**Your instructions:** Every record below is to be retyped exactly.

[Rows from a 3D modeling dataset]

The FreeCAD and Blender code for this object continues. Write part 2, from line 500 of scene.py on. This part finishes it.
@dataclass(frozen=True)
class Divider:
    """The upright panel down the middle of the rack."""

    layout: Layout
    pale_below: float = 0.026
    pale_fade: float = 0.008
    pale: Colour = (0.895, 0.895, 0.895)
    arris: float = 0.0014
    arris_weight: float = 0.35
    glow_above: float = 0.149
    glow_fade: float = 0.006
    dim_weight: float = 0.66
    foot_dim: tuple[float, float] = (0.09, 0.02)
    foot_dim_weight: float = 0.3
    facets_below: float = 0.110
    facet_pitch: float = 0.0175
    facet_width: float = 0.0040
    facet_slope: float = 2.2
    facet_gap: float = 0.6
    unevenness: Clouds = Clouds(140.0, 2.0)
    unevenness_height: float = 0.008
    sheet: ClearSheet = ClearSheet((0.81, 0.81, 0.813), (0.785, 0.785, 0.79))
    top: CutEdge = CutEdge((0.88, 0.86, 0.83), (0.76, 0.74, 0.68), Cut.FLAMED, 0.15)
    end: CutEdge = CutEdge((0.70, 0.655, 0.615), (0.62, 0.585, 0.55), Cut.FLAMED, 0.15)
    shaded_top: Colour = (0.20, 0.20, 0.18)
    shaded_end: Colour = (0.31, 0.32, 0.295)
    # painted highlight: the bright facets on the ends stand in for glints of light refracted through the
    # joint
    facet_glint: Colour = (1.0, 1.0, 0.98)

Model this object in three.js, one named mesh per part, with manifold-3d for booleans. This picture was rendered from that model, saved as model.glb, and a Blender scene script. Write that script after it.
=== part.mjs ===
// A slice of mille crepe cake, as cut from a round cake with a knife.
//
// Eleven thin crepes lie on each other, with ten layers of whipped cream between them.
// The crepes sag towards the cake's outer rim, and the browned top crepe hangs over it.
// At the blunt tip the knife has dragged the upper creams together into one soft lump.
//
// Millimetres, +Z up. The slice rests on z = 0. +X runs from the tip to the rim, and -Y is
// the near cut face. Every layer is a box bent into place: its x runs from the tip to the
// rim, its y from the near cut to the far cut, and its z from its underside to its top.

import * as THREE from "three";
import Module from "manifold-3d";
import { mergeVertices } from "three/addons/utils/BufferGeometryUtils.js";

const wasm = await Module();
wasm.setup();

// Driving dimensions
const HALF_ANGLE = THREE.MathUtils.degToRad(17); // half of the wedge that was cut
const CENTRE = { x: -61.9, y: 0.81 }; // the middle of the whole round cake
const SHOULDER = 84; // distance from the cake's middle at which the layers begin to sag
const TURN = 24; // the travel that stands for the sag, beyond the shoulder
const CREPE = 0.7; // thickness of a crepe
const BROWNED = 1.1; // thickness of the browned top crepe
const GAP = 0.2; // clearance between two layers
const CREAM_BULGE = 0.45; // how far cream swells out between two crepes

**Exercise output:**
The FreeCAD and Blender code for this object continues. Write part 2, from line 500 of scene.py on. This part finishes it.
@dataclass(frozen=True)
class Divider:
    """The upright panel down the middle of the rack."""

    layout: Layout
    pale_below: float = 0.026
    pale_fade: float = 0.008
    pale: Colour = (0.895, 0.895, 0.895)
    arris: float = 0.0014
    arris_weight: float = 0.35
    glow_above: float = 0.149
    glow_fade: float = 0.006
    dim_weight: float = 0.66
    foot_dim: tuple[float, float] = (0.09, 0.02)
    foot_dim_weight: float = 0.3
    facets_below: float = 0.110
    facet_pitch: float = 0.0175
    facet_width: float = 0.0040
    facet_slope: float = 2.2
    facet_gap: float = 0.6
    unevenness: Clouds = Clouds(140.0, 2.0)
    unevenness_height: float = 0.008
    sheet: ClearSheet = ClearSheet((0.81, 0.81, 0.813), (0.785, 0.785, 0.79))
    top: CutEdge = CutEdge((0.88, 0.86, 0.83), (0.76, 0.74, 0.68), Cut.FLAMED, 0.15)
    end: CutEdge = CutEdge((0.70, 0.655, 0.615), (0.62, 0.585, 0.55), Cut.FLAMED, 0.15)
    shaded_top: Colour = (0.20, 0.20, 0.18)
    shaded_end: Colour = (0.31, 0.32, 0.295)
    # painted highlight: the bright facets on the ends stand in for glints of light refracted through the
    # joint
    facet_glint: Colour = (1.0, 1.0, 0.98)

Model this object in three.js, one named mesh per part, with manifold-3d for booleans. This picture was rendered from that model, saved as model.glb, and a Blender scene script. Write that script after it.
=== part.mjs ===
// A slice of mille crepe cake, as cut from a round cake with a knife.
//
// Eleven thin crepes lie on each other, with ten layers of whipped cream between them.
// The crepes sag towards the cake's outer rim, and the browned top crepe hangs over it.
// At the blunt tip the knife has dragged the upper creams together into one soft lump.
//
// Millimetres, +Z up. The slice rests on z = 0. +X runs from the tip to the rim, and -Y is
// the near cut face. Every layer is a box bent into place: its x runs from the tip to the
// rim, its y from the near cut to the far cut, and its z from its underside to its top.

import * as THREE from "three";
import Module from "manifold-3d";
import { mergeVertices } from "three/addons/utils/BufferGeometryUtils.js";

const wasm = await Module();
wasm.setup();

// Driving dimensions
const HALF_ANGLE = THREE.MathUtils.degToRad(17); // half of the wedge that was cut
const CENTRE = { x: -61.9, y: 0.81 }; // the middle of the whole round cake
const SHOULDER = 84; // distance from the cake's middle at which the layers begin to sag
const TURN = 24; // the travel that stands for the sag, beyond the shoulder
const CREPE = 0.7; // thickness of a crepe
const BROWNED = 1.1; // thickness of the browned top crepe
const GAP = 0.2; // clearance between two layers
const CREAM_BULGE = 0.45; // how far cream swells out between two crepes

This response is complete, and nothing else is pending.